Who would be your ideal biographer? You probably wouldnt pick your aggrieved and forensic widow. The subject of Catherine Laceys mock biography is an era-defining, possibly lunatic artist. It is Xs explicit wish not to be captured in a biography. But after her sudden death, this is the task that her wife, C. M. Lucca (or C) takes up – ostensibly to correct the mistakes of another biographer, but really to make sense of their difficult relationship.
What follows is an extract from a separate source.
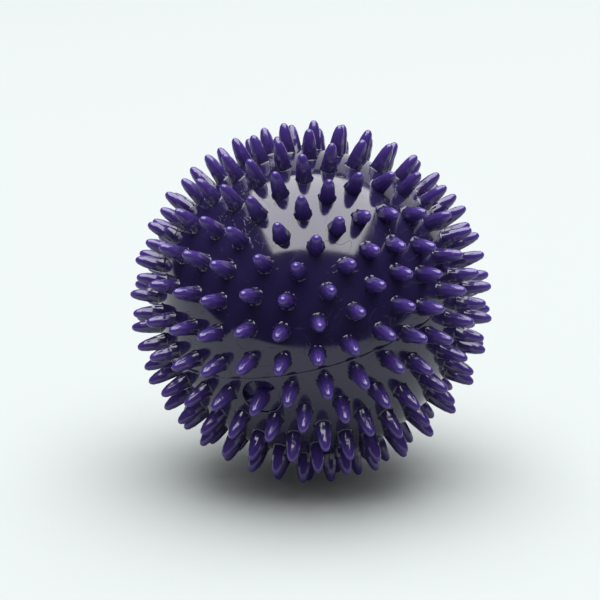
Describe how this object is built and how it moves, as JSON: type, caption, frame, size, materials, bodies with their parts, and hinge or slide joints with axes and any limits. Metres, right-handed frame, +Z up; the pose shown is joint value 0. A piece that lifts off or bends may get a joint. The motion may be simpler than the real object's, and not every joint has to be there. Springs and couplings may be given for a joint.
{
  "type": "spiky massage ball",
  "caption": "Hollow spiky massage ball of soft glossy plastic, welded from two halves, with a pull-out inflation plug that carries one of the spikes.",
  "frame": {"origin": "centre of the ball", "axes": "+Z up as the ball rests on four spike tips, -Y towards the viewer, +X to the viewer's right; the ring axis of the spikes is level, 53.9 degrees clockwise of +X seen from above, and the weld plane is turned 17.9 degrees about it"},
  "size_m": [0.0996, 0.0998, 0.099],
  "materials": {
    "shell": "gloss",
    "plug": "gloss",
    "seat": "satin"
  },
  "bodies": {
    "ball": {"upper_shell": "shell", "lower_shell": "shell", "valve_seat": "seat"},
    "plug": {"valve_plug": "plug"}
  },
  "joints": [
    {"name": "plug_pull", "type": "slide", "parent": "ball", "child": "plug", "axis": [-0.3073, -0.8652, -0.3963], "range_m": [0, 0.012]}
  ]
}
X was absent even before she was Cs ex. She never shared her real name or birthplace. Any insistence on the importance of those accidental facts is violence, ignorance, X writes. But we soon learn that these facts are crucial. The era which X defines, and which C documents, is none that we know. In 1945, the USAs Southern Territory – where X was actually born – seceded and became a fascist theocracy. The North, to which X then escaped, is a socialist state.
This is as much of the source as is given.